Приведенное положение также нельзя считать новеллой, поскольку стороны руководствовались им и ранее. так, объявив России войну 4 (16) октября 1853 г., Турция не только не наложила эмбарго на суда противника, пребывающие в ее портах, но и предоставила им достаточный срок «для беспрепятственного удаления из оных куда пожелают». Николай I не остался в долгу, и 23 октября российское правительство заявило, что «по чувству справедливости предоставляет могущим находиться в наших портах турецким судам также удалиться беспрепятственно куда пожелают до 10 (22) ноября»[19].

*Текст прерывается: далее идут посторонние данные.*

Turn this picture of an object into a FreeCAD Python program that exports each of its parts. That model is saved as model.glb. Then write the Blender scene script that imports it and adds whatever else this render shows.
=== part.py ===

В 1877 г. требования п. II «Правил», насколько нам известно, реализовывались на территории России без каких-либо затруднений. Что же касается турецких судов, оказавшихся по состоянию на 12 апреля в портах Румынии, то главнокомандующий (ГК) на Балканах великий князь Николай Николаевич предоставил им для свободного выхода в море 24 часа[20].
3. Принципиально новым по своему юридическому значению был п. X «Правил», в котором Россия прямо обязалась выполнять требования Женевской конвенции от 10 (22) августа 1864 г. но только «под условием соблюдения взаимности со стороны неприятеля». Впрочем, на практике данная оговорка заметного применения не нашла, и положения «Конвенции» Петербург соблюдал, в основе своей, без оглядки на действия противника.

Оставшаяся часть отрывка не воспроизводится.